WHAT IS BEING ASKED: Select the lines below containing the word "caption".

INFORMATION SHOWN:
====
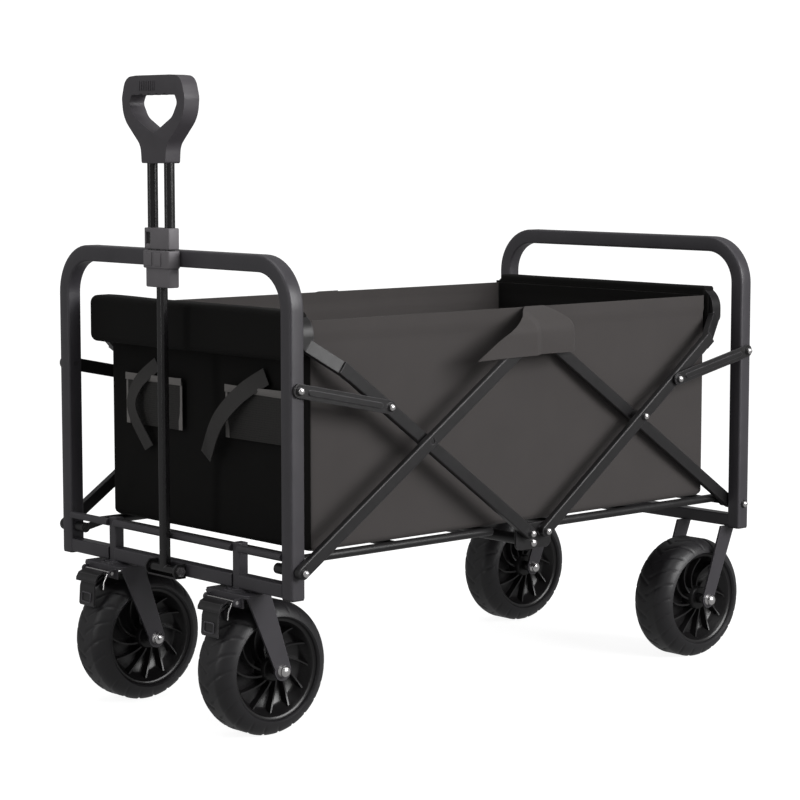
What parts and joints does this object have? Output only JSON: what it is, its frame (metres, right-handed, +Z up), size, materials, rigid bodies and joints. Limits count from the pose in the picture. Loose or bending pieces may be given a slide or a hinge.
====
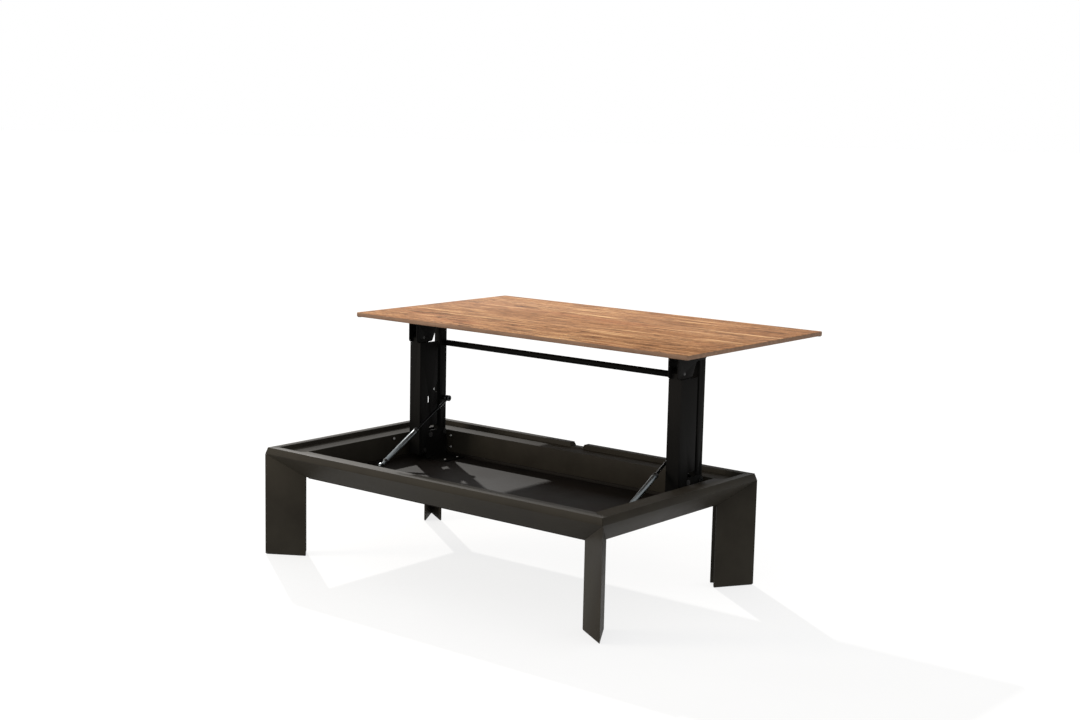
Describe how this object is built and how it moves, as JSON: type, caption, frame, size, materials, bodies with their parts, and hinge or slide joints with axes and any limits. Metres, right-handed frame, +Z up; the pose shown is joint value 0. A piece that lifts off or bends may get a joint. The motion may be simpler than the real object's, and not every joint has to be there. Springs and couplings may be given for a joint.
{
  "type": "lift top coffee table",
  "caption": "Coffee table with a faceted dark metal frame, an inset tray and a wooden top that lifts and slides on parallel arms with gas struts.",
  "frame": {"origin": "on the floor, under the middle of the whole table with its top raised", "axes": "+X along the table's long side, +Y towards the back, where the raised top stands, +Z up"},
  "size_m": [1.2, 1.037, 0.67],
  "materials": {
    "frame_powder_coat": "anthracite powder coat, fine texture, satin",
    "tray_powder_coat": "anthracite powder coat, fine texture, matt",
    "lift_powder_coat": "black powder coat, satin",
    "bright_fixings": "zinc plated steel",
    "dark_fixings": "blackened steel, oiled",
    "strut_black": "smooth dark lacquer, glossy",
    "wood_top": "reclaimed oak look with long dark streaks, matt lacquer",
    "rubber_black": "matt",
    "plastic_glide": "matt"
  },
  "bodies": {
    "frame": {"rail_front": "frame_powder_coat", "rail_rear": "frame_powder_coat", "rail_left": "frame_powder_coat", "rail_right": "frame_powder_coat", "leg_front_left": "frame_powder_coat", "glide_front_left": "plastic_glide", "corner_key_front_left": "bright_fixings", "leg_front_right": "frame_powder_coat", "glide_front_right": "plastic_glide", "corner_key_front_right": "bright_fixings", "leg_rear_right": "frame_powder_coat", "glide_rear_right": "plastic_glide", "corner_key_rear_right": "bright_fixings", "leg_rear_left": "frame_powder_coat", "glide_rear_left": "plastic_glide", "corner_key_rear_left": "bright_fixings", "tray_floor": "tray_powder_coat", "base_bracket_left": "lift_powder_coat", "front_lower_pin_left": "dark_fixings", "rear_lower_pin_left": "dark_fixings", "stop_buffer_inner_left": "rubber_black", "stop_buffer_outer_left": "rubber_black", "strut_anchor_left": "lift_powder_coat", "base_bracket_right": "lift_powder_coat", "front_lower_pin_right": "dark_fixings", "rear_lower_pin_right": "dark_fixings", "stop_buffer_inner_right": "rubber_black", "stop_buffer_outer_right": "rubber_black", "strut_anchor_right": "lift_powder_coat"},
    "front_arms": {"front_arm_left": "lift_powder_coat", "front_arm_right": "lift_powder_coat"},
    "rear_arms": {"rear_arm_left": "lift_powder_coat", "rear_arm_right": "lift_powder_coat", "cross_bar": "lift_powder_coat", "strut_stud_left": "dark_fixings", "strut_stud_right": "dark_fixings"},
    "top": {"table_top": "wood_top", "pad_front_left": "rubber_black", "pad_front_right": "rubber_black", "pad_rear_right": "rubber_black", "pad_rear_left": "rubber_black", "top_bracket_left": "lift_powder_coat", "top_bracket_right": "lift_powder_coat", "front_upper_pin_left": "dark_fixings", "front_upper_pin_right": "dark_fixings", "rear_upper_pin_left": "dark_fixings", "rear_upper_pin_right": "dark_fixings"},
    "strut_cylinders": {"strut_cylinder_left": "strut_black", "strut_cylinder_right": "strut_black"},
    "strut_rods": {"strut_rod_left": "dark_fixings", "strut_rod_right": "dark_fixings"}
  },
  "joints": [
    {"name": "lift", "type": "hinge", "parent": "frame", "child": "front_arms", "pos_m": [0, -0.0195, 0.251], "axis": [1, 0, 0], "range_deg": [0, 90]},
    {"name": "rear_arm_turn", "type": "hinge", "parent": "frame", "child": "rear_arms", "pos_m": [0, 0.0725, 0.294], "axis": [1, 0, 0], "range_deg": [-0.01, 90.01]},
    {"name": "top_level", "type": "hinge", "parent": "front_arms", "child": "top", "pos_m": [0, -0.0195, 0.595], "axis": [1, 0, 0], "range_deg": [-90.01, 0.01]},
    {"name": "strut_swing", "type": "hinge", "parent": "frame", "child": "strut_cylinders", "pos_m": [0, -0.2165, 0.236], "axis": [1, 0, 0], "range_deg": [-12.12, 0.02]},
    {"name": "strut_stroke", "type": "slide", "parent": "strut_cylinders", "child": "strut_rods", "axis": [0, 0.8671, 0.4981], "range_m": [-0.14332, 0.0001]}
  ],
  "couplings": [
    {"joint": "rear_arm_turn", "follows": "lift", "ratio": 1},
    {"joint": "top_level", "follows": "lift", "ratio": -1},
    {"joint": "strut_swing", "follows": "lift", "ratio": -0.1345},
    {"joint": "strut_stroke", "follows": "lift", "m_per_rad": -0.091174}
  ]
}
====
TASK RESPONSE:
Describe how this object is built and how it moves, as JSON: type, caption, frame, size, materials, bodies with their parts, and hinge or slide joints with axes and any limits. Metres, right-handed frame, +Z up; the pose shown is joint value 0. A piece that lifts off or bends may get a joint. The motion may be simpler than the real object's, and not every joint has to be there. Springs and couplings may be given for a joint.
  "caption": "Coffee table with a faceted dark metal frame, an inset tray and a wooden top that lifts and slides on parallel arms with gas struts.",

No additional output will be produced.